I have been amazed at how many companies are still taking security as an after thought. This is a digital moat.
One more reason to hate AT&T and Verizon.
O/T What a farce.
2 Top Lawyers Lost to Obama in Libya War Policy Debate
“Jeh C. Johnson, the Pentagon general counsel, and Caroline D. Krass, the acting head of the Justice Department’s Office of Legal Counsel, had told the White House that they believed that the United States military’s activities in the NATO-led air war amounted to “hostilities.” Under the War Powers Resolution, that would have required Mr. Obama to terminate or scale back the mission after May 20.
. . .
““The administration gave its opinion on the War Powers Resolution, but it didn’t answer the questions in my letter as to whether the Office of Legal Counsel agrees with them,” he said. “The White House says there are no hostilities taking place. Yet we’ve got drone attacks under way. We’re spending $10 million a day. We’re part of an effort to drop bombs on Qaddafi’s compounds. It just doesn’t pass the straight-face test, in my view, that we’re not in the midst of hostilities.”
. . .
“The administration followed an unusual process in developing its position.”
LINK.
And guess who is setting them straight:
Yoo: GOP abandoning principles on war powers
LINK.
Silly, didn’t you know that if we don’t have “boots on the ground”, actually attacking an enemy, that it doesn’t count as “hostilities”?

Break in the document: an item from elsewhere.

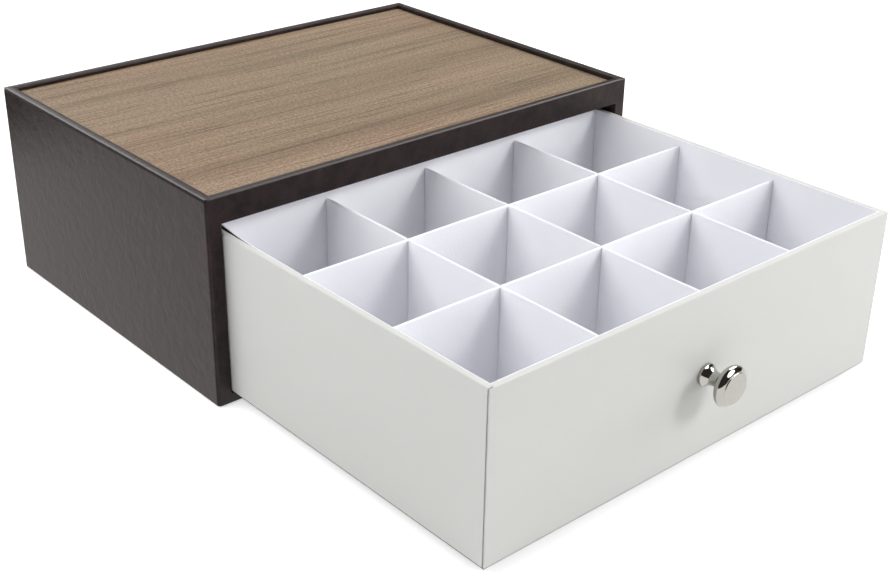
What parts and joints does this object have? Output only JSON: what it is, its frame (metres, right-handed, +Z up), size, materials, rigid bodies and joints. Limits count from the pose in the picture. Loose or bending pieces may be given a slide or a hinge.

‘Cause, you know, it all depends on what the definition of is, is. And torture isn’t actually torture if we do it and it’s for our Good Cause, and the people being tortured haven’t worn the uniform of an actual declared enemy, and tapping data lines isn’t illegal data mining if we are looking for specific terrorist targets, and and and.
Sheesh. We are so far down the rabbit hole we may never see daylight again.